Paramodel consists of the duo, Yasuhiko Hayashi and Yusuke Nakano, who combine expertise in urban design, art and computer modelling. Their Paramodelic-graffiti is a sprawling affair than occupies every bit of space in the central gallery, including the ceiling. The blue plastic train tracks that provide a framework creep out of the gallery into the foyer. One stands in the midst of a fairy-tale landscape punctuated by model vehicles and miniature plastic animals.
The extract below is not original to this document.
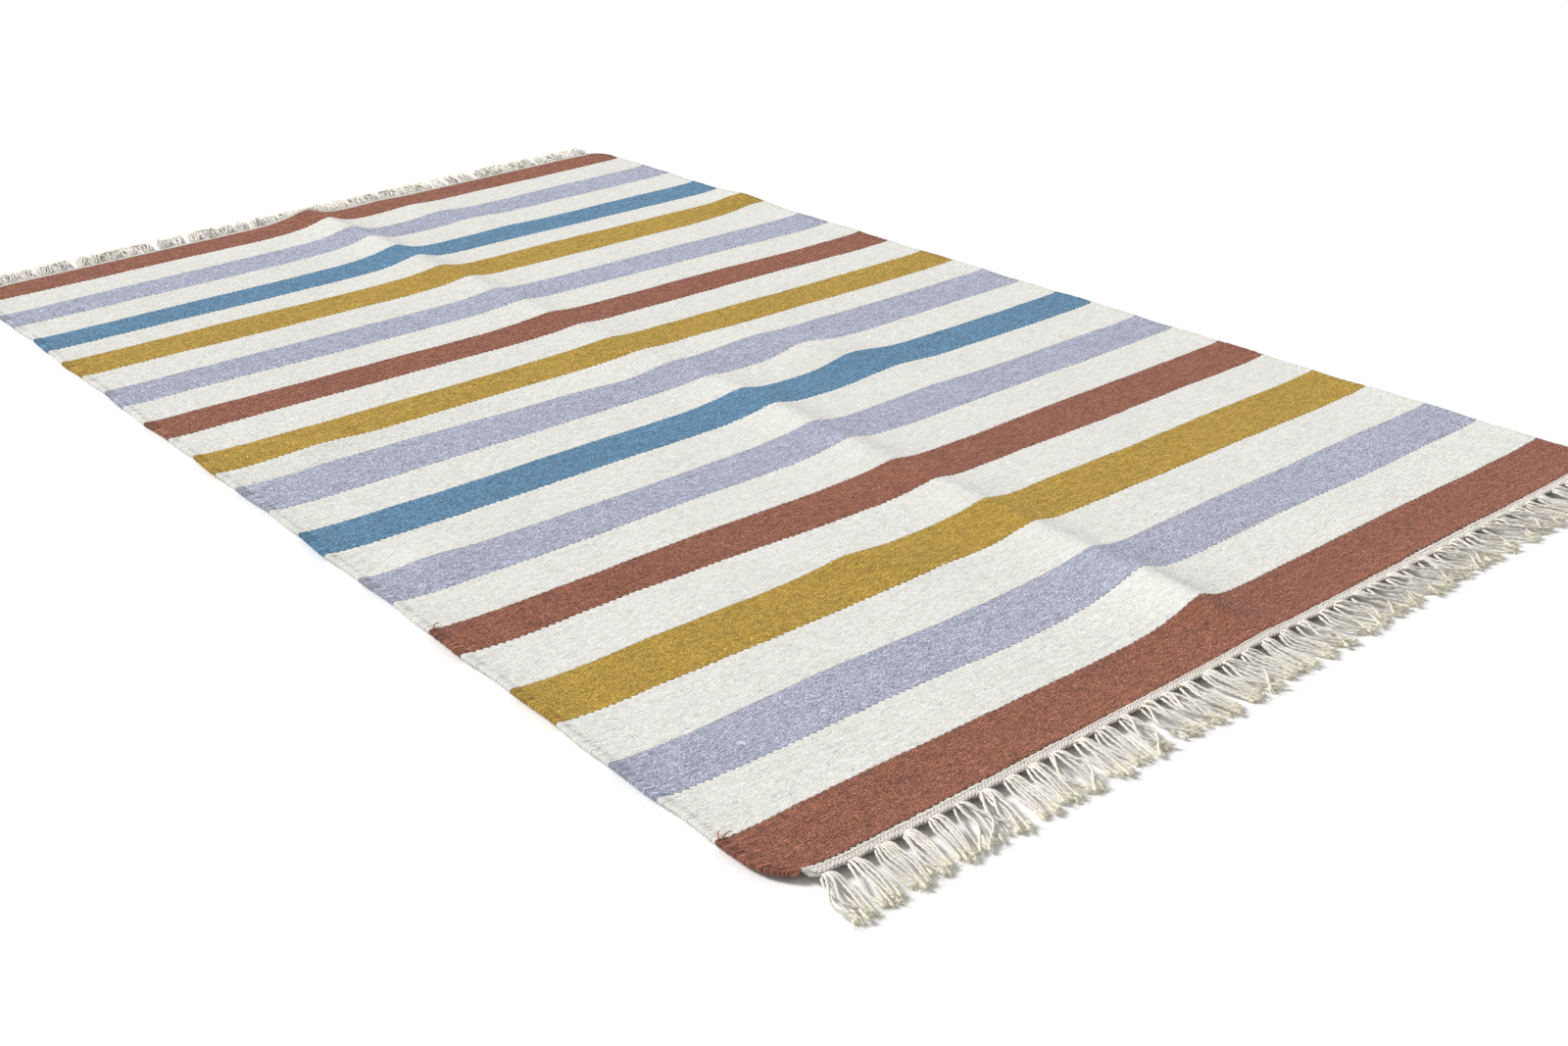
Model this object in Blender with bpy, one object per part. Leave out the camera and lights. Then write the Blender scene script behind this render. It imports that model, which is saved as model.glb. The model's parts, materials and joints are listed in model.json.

It’s no surprise that the project includes an extensive children’s program.

Whereas Paramodel spent weeks assembling their installation, Kuwakubo took about a day to set up . This work, which I saw in Japan last year, is a small masterpiece. On the floor of a closed room Kuwakubo has assembled a collection of ordinary objects – pencils, plastic colanders, light bulbs, and so on. Between these objects he has threaded a model railway track with a tiny makeshift engine that throws out a beam of light. When the lights are turned off, the train traverses this landscape, casting dramatic shadows on the wall.

The effect is mesmeric, poetic, indescribable. The journey through the realm of shadows takes about 15 minutes, transforming the most humdrum objects into monumental feats of architecture. The obvious reference is to Plato’s allegory of the cave, in which the world of the senses is portrayed as a series of shadows of ideal forms. Yet this doesn’t explain the elegiac feeling one gets from this work, which has the capacity to reduce noisy viewers to silence. Kuwakubo takes us on a journey around a stark, sorrowful land drained of colour and substance. It’s not a refusal of time, but a loss of the third dimension.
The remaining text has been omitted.